It just happens that I’ve encountered a number of critiques of “neoliberalism” in the last few days.
There’s a piece on the resignation of New Zealand Prime Minister Jacinta Ardern. Writer Tom Chodor:
Ardern’s initial victory, in 2017, was based on promises to fix the widespread socio-economic disadvantage plaguing [New Zealand] following four decades of neoliberalism and post-2008 austerity that would make even George Osborne blush.
What were the problems? Child poverty, inequality, housing affordability, homelessness. And today? Everything is worse.
Then there’s this critique of the City of Chicago on “neoliberalism in action” where roads and traffic infractions have been privatized and there is no forgiveness, while criminal violence is tolerated by the wokey mayor and prosecutor. So he blames the right for the privatizations and the left for the SAFE-T decriminalization of criminals.
Then there’s a piece from The Circulation of Elites Substack that takes everyone to task, from libertarians to socialists, for demolishing traditional, organic society in the last few hundred years. His line is that the Enlightenment, left and right, advanced “the values of universalism, progressivism, (monadic) individualism, and rationalism.” And customs and traditions were the problem.

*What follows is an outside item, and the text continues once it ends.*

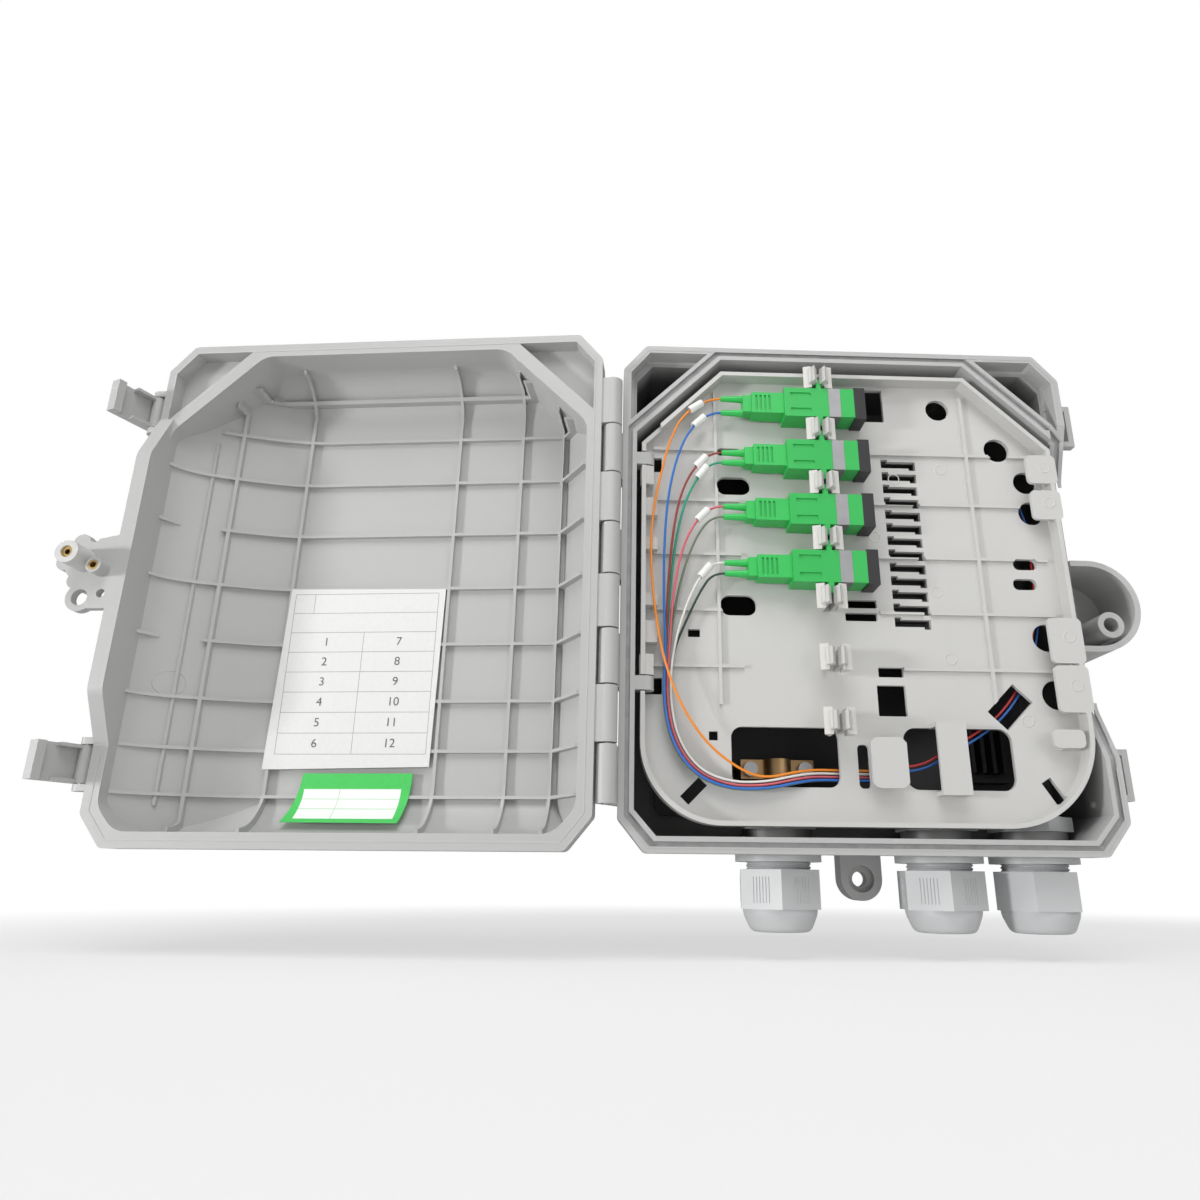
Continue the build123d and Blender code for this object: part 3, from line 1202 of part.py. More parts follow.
FEEDS = {
    "1": ((14.5, -66.6), (20.5, -66.6), (30.0, -60.6), (41.0, -55.0), (51.5, -47.4), (60.2, -36.5), (66.4, -22.0),
          (70.2, -5.0), (71.0, 13.0), (69.0, 31.0), (62.8, 46.4), (51.6, 57.8), (37.0, 63.2), (26.6, 62.4),
          (21.8, 58.6), (21.8, 53.5)),
    "2": ((14.5, -68.2), (20.5, -68.2), (31.0, -62.2), (42.0, -56.3), (52.6, -48.5), (61.6, -37.1), (67.9, -22.5),
          (71.7, -5.2), (72.6, 13.2), (70.5, 31.5), (63.9, 47.5), (52.3, 59.3), (36.9, 65.0), (25.6, 64.2),
          (20.2, 59.6), (20.2, 53.5)),
}


def lane(points, side):
    """Points of the bundle moved sideways, so that its fibres run beside each other."""
    moved = []
    for k, (x, z, rise) in enumerate(points):
        before, after = points[max(k - 1, 0)], points[min(k + 1, len(points) - 1)]
        run_x, run_z = after[0] - before[0], after[1] - before[1]
        length = math.hypot(run_x, run_z)
        moved.append((x - side * run_z / length, z + side * run_x / length, rise))
    return moved


def tube(points):
    """Round tube along straight runs that are joined by tangent arcs as large as the runs allow."""
    spots = [Vector(x, FLOOR_Y - rise, z) for x, z, rise in points]
    radii = []
    for before, spot, after in zip(spots, spots[1:], spots[2:]):
        turn = math.radians((spot - before).get_angle(after - spot))
        radii.append(0.45 * min((spot - before).length, (after - spot).length) / math.tan(turn / 2))
    with BuildPart() as run:
        with BuildLine() as path:
            FilletPolyline(*spots, radius=radii)
        with BuildSketch(Plane(origin=path.wire() @ 0, z_dir=path.wire() % 0)):
            Circle(FIBRE_R)
        sweep(path=path.wire())
    return run.part


boot_tip = ADAPTER_X - PLUG_L - PLUG_NECK - BOOT_L
boot_rise = RUN_GAP + ADAPTER_D / 2
runs = {}
for name, lead in LEADS.items():
    side, rise = LANES[name]
    start_z = row_z(int(name[0]) - 1) + BOOT_SPREAD[name[0]] * (1 if name[1] == "a" else -1)
    shared = BUNDLE[5:] if name == "1a" else BUNDLE
    runs[name] = [(boot_tip, start_z, boot_rise), (boot_tip - BOOT_RUN, start_z, boot_rise)] + list(lead)
    runs[name] += [(x, z, rise + drop) for x, z, drop in lane(shared, side)]
    fibre = tube(runs[name])
    fibre.label = f"fibre_{name}"
    export_step(fibre, f"parts/fibre_{name}.step")
for name, route in FEEDS.items():
    feed = tube([(x, z, FEED_RISE) for x, z in route])
    feed.label = f"feed_fibre_{name}"
    export_step(feed, f"parts/feed_fibre_{name}.step")

# White marker sleeves, each round the middle of one run of a fibre
SLEEVES = (("1a", 2), ("1b", 2), ("2a", 2), ("2b", 2), ("3a", 2), ("4a", 2))
with BuildPart() as marker_sleeves:
    for name, k in SLEEVES:
        (x0, z0, rise0), (x1, z1, rise1) = runs[name][k - 1], runs[name][k]
        start, end = Vector(x0, FLOOR_Y - rise0, z0), Vector(x1, FLOOR_Y - rise1, z1)
        with BuildSketch(Plane(origin=(start + end) / 2, z_dir=end - start)):
            Circle(SLEEVE_R)
            Circle(SLEEVE_BORE, mode=Mode.SUBTRACT)
        extrude(amount=SLEEVE_L / 2, both=True)
marker_sleeves.part.label = "marker_sleeves"
export_step(marker_sleeves.part, "parts/marker_sleeves.step")
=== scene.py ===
"""Fibre distribution box: stage, finishes, fibres, label print and small moulded detail."""

import math

import bpy
import numpy as np
from mathutils import Matrix, Vector
from mathutils.bvhtree import BVHTree


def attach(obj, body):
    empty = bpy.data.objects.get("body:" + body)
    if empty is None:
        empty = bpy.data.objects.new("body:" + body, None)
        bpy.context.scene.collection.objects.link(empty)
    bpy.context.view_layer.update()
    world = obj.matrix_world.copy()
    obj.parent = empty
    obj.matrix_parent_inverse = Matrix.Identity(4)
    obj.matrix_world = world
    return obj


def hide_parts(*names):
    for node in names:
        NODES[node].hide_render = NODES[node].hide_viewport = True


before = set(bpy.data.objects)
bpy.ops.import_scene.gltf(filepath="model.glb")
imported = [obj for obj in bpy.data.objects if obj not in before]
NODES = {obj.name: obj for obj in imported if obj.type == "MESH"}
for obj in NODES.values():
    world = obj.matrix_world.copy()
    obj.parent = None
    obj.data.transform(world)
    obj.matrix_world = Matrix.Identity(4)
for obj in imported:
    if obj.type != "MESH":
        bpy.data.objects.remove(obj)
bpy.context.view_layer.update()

bl_info = {
    "name": "Fibre distribution box",
    "version": (1, 0, 0),
    "blender": (4, 5, 0),
    "location": "3D View > Sidebar > Fibre Box",
    "description": "Finishes, fibres, label print and small mouldings of a wall box for fibre",
    "category": "Object",
}

MM = 0.001

# The photograph's camera, in the frame of the box
PICTURE = 1200
FOCAL = 855.0
PRINCIPAL = (635.3, 594.9)
CAMERA_AT = (-91.4, -334.9, -104.6)
CAMERA_PITCH = 18.27
CAMERA_YAW = -1.89
CAMERA_ROLL = 0.53
SENSOR = 36.0
NEAREST = 0.01

# The stage's floor, in millimetres, and how bright its paper and the world's light are
FLOOR_Z = -131.0
FLOOR_HALF = 1600.0
FLOOR_NEAR = 260.0
FLOOR_FAR = 620.0
FLOOR_PAPER = 0.55
WORLD_LIGHT = 0.28

# The lamps, in metres and watts: name, place, what it points at, side of its square and power
LAMPS = (
    ("key_panel", (-0.15, -0.75, 0.95), (-0.05, 0.0, 0.0), 0.8, 8.4),
    ("side_panel", (-1.35, -0.62, -0.06), (-0.15, -0.05, 0.0), 0.16, 10.5),
    ("fill_panel", (0.75, -1.1, 0.25), (0.0, 0.0, 0.0), 0.9, 3.2),
)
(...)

[I]n fact, any element or manifestation of particularity, of organic community, any surviving social norms, customs, traditions or ways of life, that expressed and defended local identity, communal bonds, or Schmitt’s concrete institutions, served objectively as obstacles to the left’s agenda.
But this applies also to pro-market folks like me.
The fact is that the creative destruction of Sombart [and Schumpeter] was the destruction of the established, the traditional, the customary, the communal, to make way for the endless creation of the next new thing. Creative destruction at its very core is an endless assault upon tradition and organic community.
Now, the Circulation of Elites guy blames all the moderns; Jacinda critic Chodor blames the “Blairite Third Way mentality.” A lot of lefties blame the start of “neoliberalism” on Reagan and Thatcher in the 1980s.
I would like to take a bigger view. I think that the transformation from rural-agricultural society to the current industrial-market-administrative-government society is not some cunning ruling-class plot. It is much bigger than that, and above all, it just happened. Because?
Because printing press, which made the transmission of knowledge — political, religious, economic, scientific — much cheaper and widespread.
Because nationalization of armies and emergence of absolute monarchs. This caused feudal barons to “improve” their estates, dump their peasants, move to the capital city, and engage, through their lawyers and agents, in the market economy.
And yes, life in the modern market economy is ruthless and individualistic and rational, and that is hard.
But I think it is wrong to idealize the traditional, organic community. Lefties love the idea of an egalitarian agricultural village; conservatives honor the Burkean ideal of a “partnership not only between those who are living, but between those who are living, those who are dead, and those who are to be born.” But my reading indicates to me that the old way was pretty ruthless. You could only get married if you brought property enough from both families to support the marriage. Not enough moolah? Then you lived your life as a servant. And, of course, in the event of weather or conquest, you were toast. In the year 1000, if things were getting too tough, you could volunteer to become the slave of your feudal lord.
Also, our modern society is not just logical and rational and administrative. In the 19th century people belonged to a whole array of mutual-aid societies that, I would argue, were helpfully replacing the place-bound community of the agricultural age.
In all times and in all places, political and religious and economic elites have worked to maintain their power and influence. And ordinary people attach themselves to powerful people in the hope of being protected. And when things go wrong it is always the other guy’s fault.
The eternal question is what to do when things go wrong. In the olden time people looked to their traditional community for help. But, of course, if the problem, the hardship, was too great the community just disappeared. In our time, even with our administrative welfare state, we are seeing huge numbers of people ending up on the street doing fentanyl. Obviously, something is broken, but what? Is is capitalism? The welfare state? The Enlightenment? Neoliberalism? Far-right insurrectionists? Mostly peaceful lefty protesters? The patriarchy? White oppressors? The Deep State?
Ultimately, I believe, humans are fixer-uppers. We break things and then we try to fix them. But people in power are usually reluctant to fix things, probably because they instinctively feel that any change is likely to diminish their power.
So Job One is to make sure that fixer-uppers are actually allowed to fix things up.
"The good ol' days never were." So we stumble forward... Thank you.